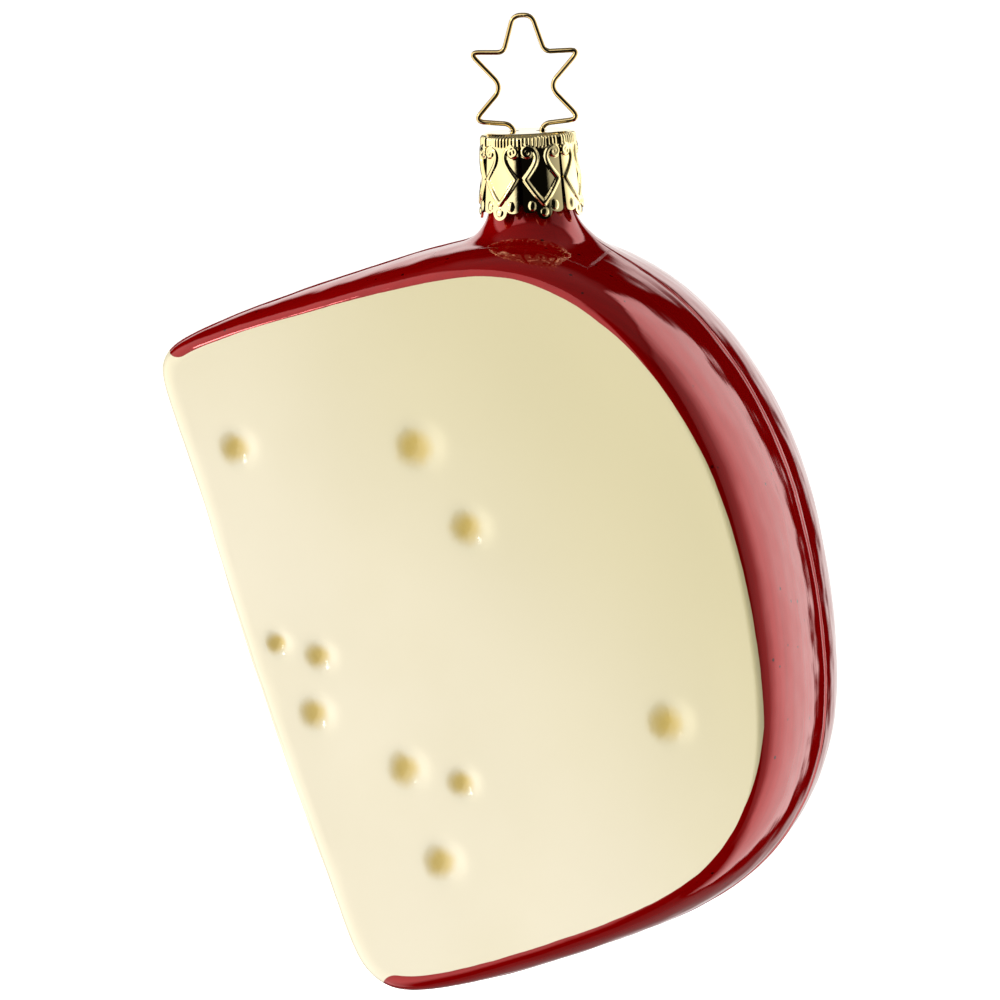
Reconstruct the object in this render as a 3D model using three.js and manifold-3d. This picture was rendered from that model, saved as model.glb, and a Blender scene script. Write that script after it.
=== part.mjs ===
// Hanging tree ornament: a hollow blown-glass wedge of red-waxed cheese, with a stamped
// metal cap on its neck and a wire hanger bent into a star.
//
// Frame: millimetres, +Z up. The origin is the hang point, inside the top bend of the wire.
// The neck's axis is the Z axis, the wedge's middle plane is XZ, and its front face looks to -Y.

import * as THREE from 'three';
import { mergeVertices } from 'three/addons/utils/BufferGeometryUtils.js';
import Module from 'manifold-3d';

const wasm = await Module();
wasm.setup();

// ---------------------------------------------------------------- driving dimensions

// The wedge is drawn on its own two axes in the middle plane: s runs from the thin edge
// towards the rind, and t runs down along the thin edge.
const EDGE_TOP = new THREE.Vector2(-49, -38);          // x and z of the corner where s = t = 0
const EDGE_LEAN = THREE.MathUtils.degToRad(16.6);      // the thin edge's lean from the vertical
const HALF_ANGLE = THREE.MathUtils.degToRad(14.5);     // each cut face's angle to the middle plane
const EDGE_HALF = 1.6;                                 // half thickness at the thin edge
const FACE_START = 2;                                  // the flat faces begin this far from the edge
const BULGE_AT_EDGE = 2;                               // how far the rind stands past the faces at s = 0
const BULGE_GROWTH = 0.035;                            // and how much further for each mm of s
const FACE_MIDDLE = new THREE.Vector2(33, 43);          // s and t of a point well inside both faces
const WALL = 1;                                        // glass thickness

// Control points (s, t) of the smooth closed outline of the middle plane, as a cubic B-spline:
// down the thin edge, round the foot, up the rind and back along the top.
const OUTLINE_CAGE = [
  [1, 12], [-0.5, 43.5], [0.5, 71], [0, 82], [6.5, 86], [27.5, 86.5], [48.5, 85.5], [61, 77.5], [67.5, 65],
  [71, 47], [71.5, 32], [66, 13.5], [53.5, 2], [40.5, 0], [20.5, 0], [6.5, 0.5], [0, 2],
];

// Shallow round dimples in the two cut faces: centre (s, t) and radius.
const DIMPLE_DEPTH = 0.7;
const FRONT_DIMPLES = [
  [8, 15.5, 2.4], [31.5, 22, 3.1], [34.5, 33, 2.6], [4.5, 39.5, 1.6], [9.5, 42.5, 2],
  [6.5, 49, 2.3], [16, 58.5, 2.6], [22.5, 62, 2], [16.5, 70.5, 2.6], [51.5, 62, 2.8],
];
const BACK_DIMPLES = [
  [14, 27, 2.8], [40, 17, 2.4], [47, 36, 3], [24, 46, 2.2], [29, 52, 2.6], [11, 63, 2.3], [42, 70, 2.7],
];

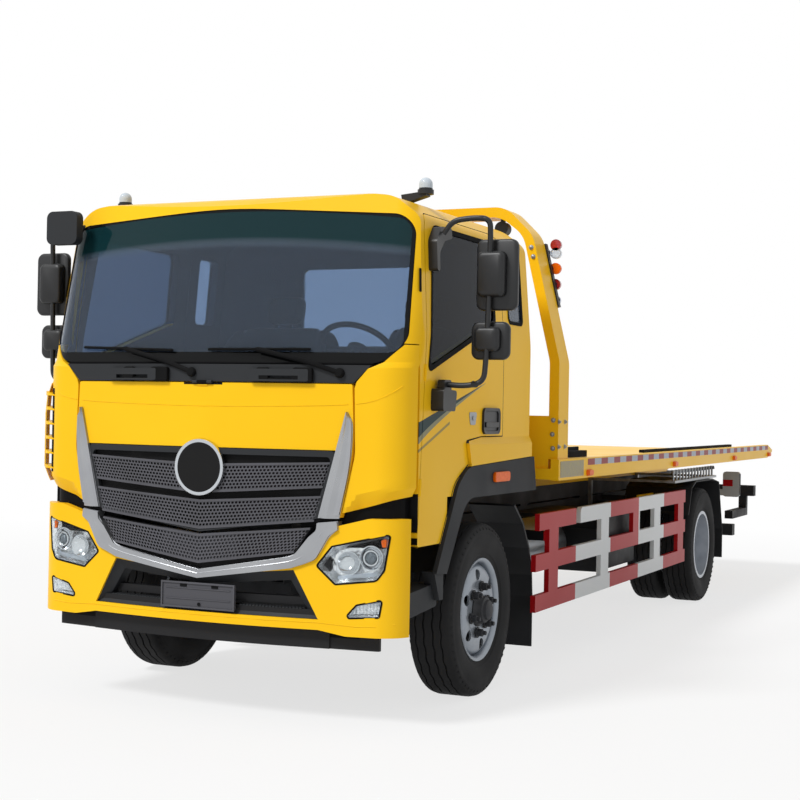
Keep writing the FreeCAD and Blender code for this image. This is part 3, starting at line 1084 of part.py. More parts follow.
def make_lower_grille():
    """The dark moulding behind the bumper: the third grille band, the mouth's surround and the sill."""
    gap, depth = size.seat_gap, size.bumper_thickness
    half = size.cab_half_width
    band = mirrored_outline([(0, size.band_low), (half * size.band_low_share, size.band_end_low),
                             (half * size.band_top_share, size.band_end_top), (0, size.band_top)])
    shape = bumper_ring(0, depth + gap * 2, size.bumper_low, size.bumper_top).common(slab("XZ", band, *BUMPER))
    back = bumper_ring(-depth - gap, depth * 2, size.skirt_low, size.cab_low)
    side = size.mouth_half_low + size.overrun * 2
    frame = mirrored_outline([(side, size.skirt_low), (side, size.cab_low)])
    back = back.common(slab("XZ", frame, *BUMPER)).cut(slab("XZ", mouth_outline(-size.overrun / 4), *BUMPER))
    shape = shape.fuse(back)
    front = at(-size.front_overhang)
    plate_side, corner = size.plate_half_width, size.plate_corner
    plate = slab("XZ", mirrored_outline([(plate_side, size.plate_low, corner), (plate_side, size.plate_top, corner)]),
                 front, front + depth / 3)
    middle = (size.plate_low + size.plate_top) / 2
    stem = block((-size.plate_stem, size.plate_stem), (front + depth / 4, front + depth * 3),
                 (middle - size.overrun, middle + size.overrun))
    step = bumper_ring(-depth / 2, depth * 2, size.mouth_low - size.overrun, size.step_high).common(
        slab("XZ", mouth_outline(-gap), *BUMPER))
    cross = bumper_ring(-depth * 3 / 2, depth * 5 / 2, middle - size.overrun, middle + size.overrun).common(
        block((-side, side), BUMPER, (middle - size.overrun, middle + size.overrun)))
    inset, wall = size.skirt_inset, size.skirt_wall
    shift = size.front_overhang + size.front_face_at
    skirt = slab("XY", cab_plan(inset, inset, -shift), size.skirt_low, size.bumper_low).cut(
        slab("XY", cab_plan(inset + wall, inset + wall, -shift), size.skirt_low - size.overrun,
             size.bumper_low + size.overrun))
    ends = size.cab_half_width * size.skirt_share
    skirt = skirt.common(block((-ends, ends), (front, at(size.skirt_back_at)), (size.skirt_low, size.bumper_low)))
    low, high = size.frame_half_width - size.rail_flange, size.frame_half_width
    bracket = block((low, high), (front + depth, at(size.frame_front_at) - gap),
                    (size.bracket_low, size.cab_low - size.overrun))
    bracket = bracket.common(slab("XY", cab_plan(depth * 3 / 2, depth * 3 / 2, -shift), 0, size.seam_high))
    shape = shape.fuse([plate, stem, step, cross, skirt] + both_sides(bracket))
    node("lower_grille", feature("lower_grille_body", shape))


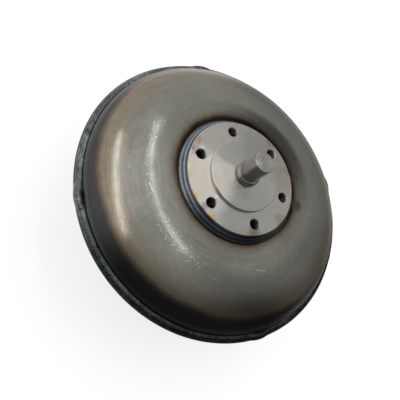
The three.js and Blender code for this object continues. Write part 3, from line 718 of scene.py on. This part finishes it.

++++++

Every line of the material must be returned exactly as it appears.

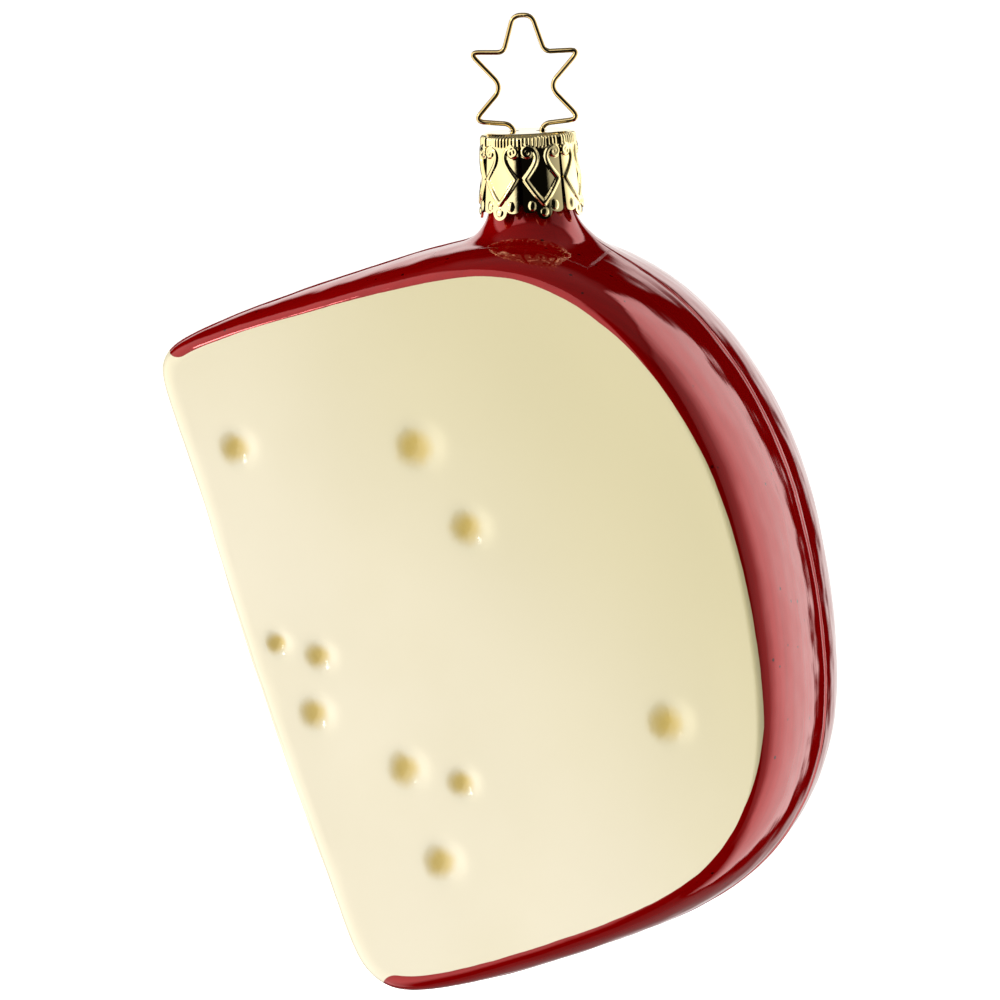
Reconstruct the object in this render as a 3D model using three.js and manifold-3d. This picture was rendered from that model, saved as model.glb, and a Blender scene script. Write that script after it.
=== part.mjs ===
// Hanging tree ornament: a hollow blown-glass wedge of red-waxed cheese, with a stamped
// metal cap on its neck and a wire hanger bent into a star.
//
// Frame: millimetres, +Z up. The origin is the hang point, inside the top bend of the wire.
// The neck's axis is the Z axis, the wedge's middle plane is XZ, and its front face looks to -Y.

import * as THREE from 'three';
import { mergeVertices } from 'three/addons/utils/BufferGeometryUtils.js';
import Module from 'manifold-3d';

const wasm = await Module();
wasm.setup();

// ---------------------------------------------------------------- driving dimensions

// The wedge is drawn on its own two axes in the middle plane: s runs from the thin edge
// towards the rind, and t runs down along the thin edge.
const EDGE_TOP = new THREE.Vector2(-49, -38);          // x and z of the corner where s = t = 0
const EDGE_LEAN = THREE.MathUtils.degToRad(16.6);      // the thin edge's lean from the vertical
const HALF_ANGLE = THREE.MathUtils.degToRad(14.5);     // each cut face's angle to the middle plane
const EDGE_HALF = 1.6;                                 // half thickness at the thin edge
const FACE_START = 2;                                  // the flat faces begin this far from the edge
const BULGE_AT_EDGE = 2;                               // how far the rind stands past the faces at s = 0
const BULGE_GROWTH = 0.035;                            // and how much further for each mm of s
const FACE_MIDDLE = new THREE.Vector2(33, 43);          // s and t of a point well inside both faces
const WALL = 1;                                        // glass thickness

// Control points (s, t) of the smooth closed outline of the middle plane, as a cubic B-spline:
// down the thin edge, round the foot, up the rind and back along the top.
const OUTLINE_CAGE = [
  [1, 12], [-0.5, 43.5], [0.5, 71], [0, 82], [6.5, 86], [27.5, 86.5], [48.5, 85.5], [61, 77.5], [67.5, 65],
  [71, 47], [71.5, 32], [66, 13.5], [53.5, 2], [40.5, 0], [20.5, 0], [6.5, 0.5], [0, 2],
];

// Shallow round dimples in the two cut faces: centre (s, t) and radius.
const DIMPLE_DEPTH = 0.7;
const FRONT_DIMPLES = [
  [8, 15.5, 2.4], [31.5, 22, 3.1], [34.5, 33, 2.6], [4.5, 39.5, 1.6], [9.5, 42.5, 2],
  [6.5, 49, 2.3], [16, 58.5, 2.6], [22.5, 62, 2], [16.5, 70.5, 2.6], [51.5, 62, 2.8],
];
const BACK_DIMPLES = [
  [14, 27, 2.8], [40, 17, 2.4], [47, 36, 3], [24, 46, 2.2], [29, 52, 2.6], [11, 63, 2.3], [42, 70, 2.7],
];

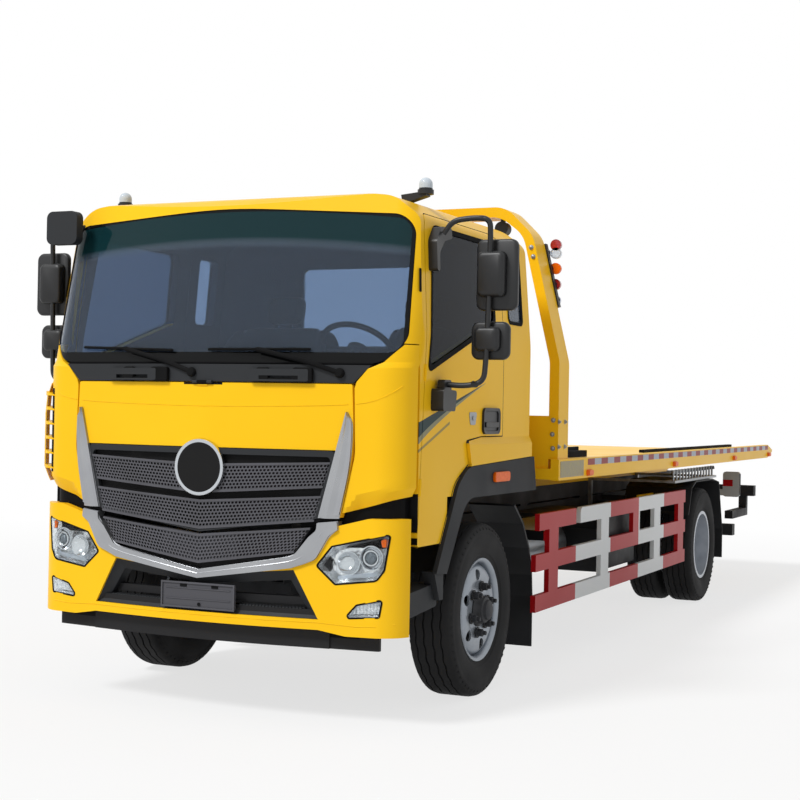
Keep writing the FreeCAD and Blender code for this image. This is part 3, starting at line 1084 of part.py. More parts follow.
def make_lower_grille():
    """The dark moulding behind the bumper: the third grille band, the mouth's surround and the sill."""
    gap, depth = size.seat_gap, size.bumper_thickness
    half = size.cab_half_width
    band = mirrored_outline([(0, size.band_low), (half * size.band_low_share, size.band_end_low),
                             (half * size.band_top_share, size.band_end_top), (0, size.band_top)])
    shape = bumper_ring(0, depth + gap * 2, size.bumper_low, size.bumper_top).common(slab("XZ", band, *BUMPER))
    back = bumper_ring(-depth - gap, depth * 2, size.skirt_low, size.cab_low)
    side = size.mouth_half_low + size.overrun * 2
    frame = mirrored_outline([(side, size.skirt_low), (side, size.cab_low)])
    back = back.common(slab("XZ", frame, *BUMPER)).cut(slab("XZ", mouth_outline(-size.overrun / 4), *BUMPER))
    shape = shape.fuse(back)
    front = at(-size.front_overhang)
    plate_side, corner = size.plate_half_width, size.plate_corner
    plate = slab("XZ", mirrored_outline([(plate_side, size.plate_low, corner), (plate_side, size.plate_top, corner)]),
                 front, front + depth / 3)
    middle = (size.plate_low + size.plate_top) / 2
    stem = block((-size.plate_stem, size.plate_stem), (front + depth / 4, front + depth * 3),
                 (middle - size.overrun, middle + size.overrun))
    step = bumper_ring(-depth / 2, depth * 2, size.mouth_low - size.overrun, size.step_high).common(
        slab("XZ", mouth_outline(-gap), *BUMPER))
    cross = bumper_ring(-depth * 3 / 2, depth * 5 / 2, middle - size.overrun, middle + size.overrun).common(
        block((-side, side), BUMPER, (middle - size.overrun, middle + size.overrun)))
    inset, wall = size.skirt_inset, size.skirt_wall
    shift = size.front_overhang + size.front_face_at
    skirt = slab("XY", cab_plan(inset, inset, -shift), size.skirt_low, size.bumper_low).cut(
        slab("XY", cab_plan(inset + wall, inset + wall, -shift), size.skirt_low - size.overrun,
             size.bumper_low + size.overrun))
    ends = size.cab_half_width * size.skirt_share
    skirt = skirt.common(block((-ends, ends), (front, at(size.skirt_back_at)), (size.skirt_low, size.bumper_low)))
    low, high = size.frame_half_width - size.rail_flange, size.frame_half_width
    bracket = block((low, high), (front + depth, at(size.frame_front_at) - gap),
                    (size.bracket_low, size.cab_low - size.overrun))
    bracket = bracket.common(slab("XY", cab_plan(depth * 3 / 2, depth * 3 / 2, -shift), 0, size.seam_high))
    shape = shape.fuse([plate, stem, step, cross, skirt] + both_sides(bracket))
    node("lower_grille", feature("lower_grille_body", shape))


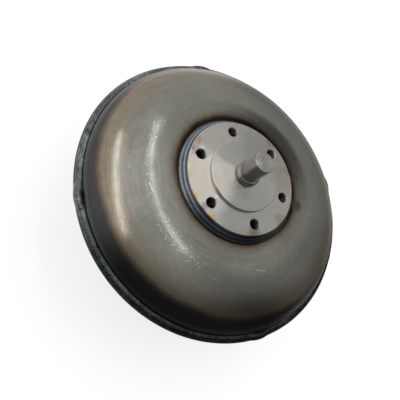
The three.js and Blender code for this object continues. Write part 3, from line 718 of scene.py on. This part finishes it.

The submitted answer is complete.